The story of “the Hermit of Brockway Mountain” became one of the most widely circulated in the Copper Country. Tourists watched in fascination as Bill came down the mountain each month to pick up his mail and spend his modest military pension on cat food, batteries for his radio, and the few other necessities he couldn’t catch or grow. Curiosity-seekers who came to gawk sometimes found a terse reception unless they presented Bill with a pack of Stroh’s. For them, and for the occasional journalist, he launched into a colorful description of his life–featuring both honest depictions of an unconventional man and a little exaggeration that gave them some juicy copy to write. Bill’s devotion to his long line of dogs, whom he named Bark, and his cats, whom he dubbed Meow, remained constant, as did his passion for skiing the ridges and valleys of Brockway. His reliance on his radio for entertainment and his own two hands for crafting skis, furniture, and other tools also never changed. Almost without fail, he expressed deep satisfaction with the life he had chosen and the sound of the “four winds,” not human voices, that threaded through the walls of his cabin at night. He cherished the vista and the fresh air, the sky that opened above him and his rudimentary telescope at night. Brockway Mountain was not his place of seclusion; it was a retreat that unlocked the door to a world he loved.
Bill Mattila, like Maggie Harrington, died as he lived.
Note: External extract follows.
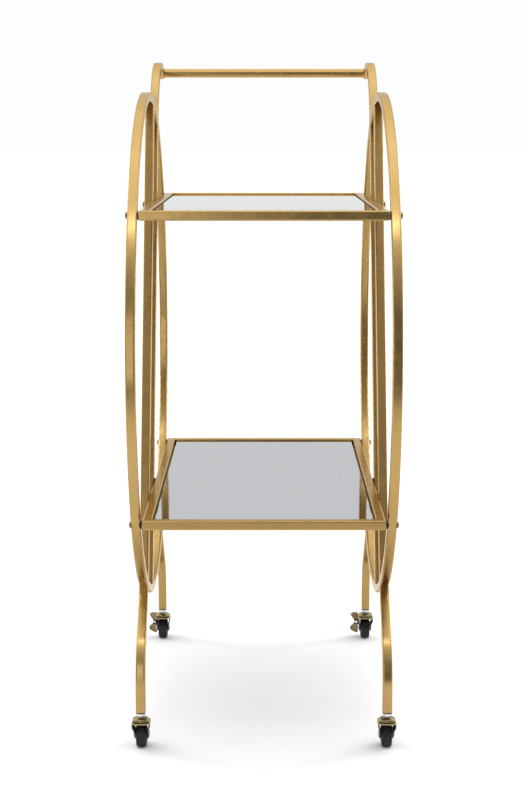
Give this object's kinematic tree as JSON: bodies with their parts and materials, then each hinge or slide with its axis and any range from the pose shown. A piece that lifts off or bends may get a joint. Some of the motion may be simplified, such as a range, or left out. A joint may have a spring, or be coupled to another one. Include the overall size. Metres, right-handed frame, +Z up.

He went down to Copper Harbor for a final resupply and returned to his cabin. The day that the townspeople anticipated seeing him again came and went, and those who went in search of him found that he had passed away in the home he built. With the date of his passing unknown, the official record designated it as January 1, 1985, about thirty-one years after Bill’s first summit of the mountain. His story remains deeply woven into the fabric of Keweenaw County, and the imprint he left on Brockway Mountain will always remain.
A heartwarming story of the best kind. A man and a woman who lived their lives as they pleased and died doing the things they loved. Never did they interfere with the lives of others. We are lucky to have this story to tell.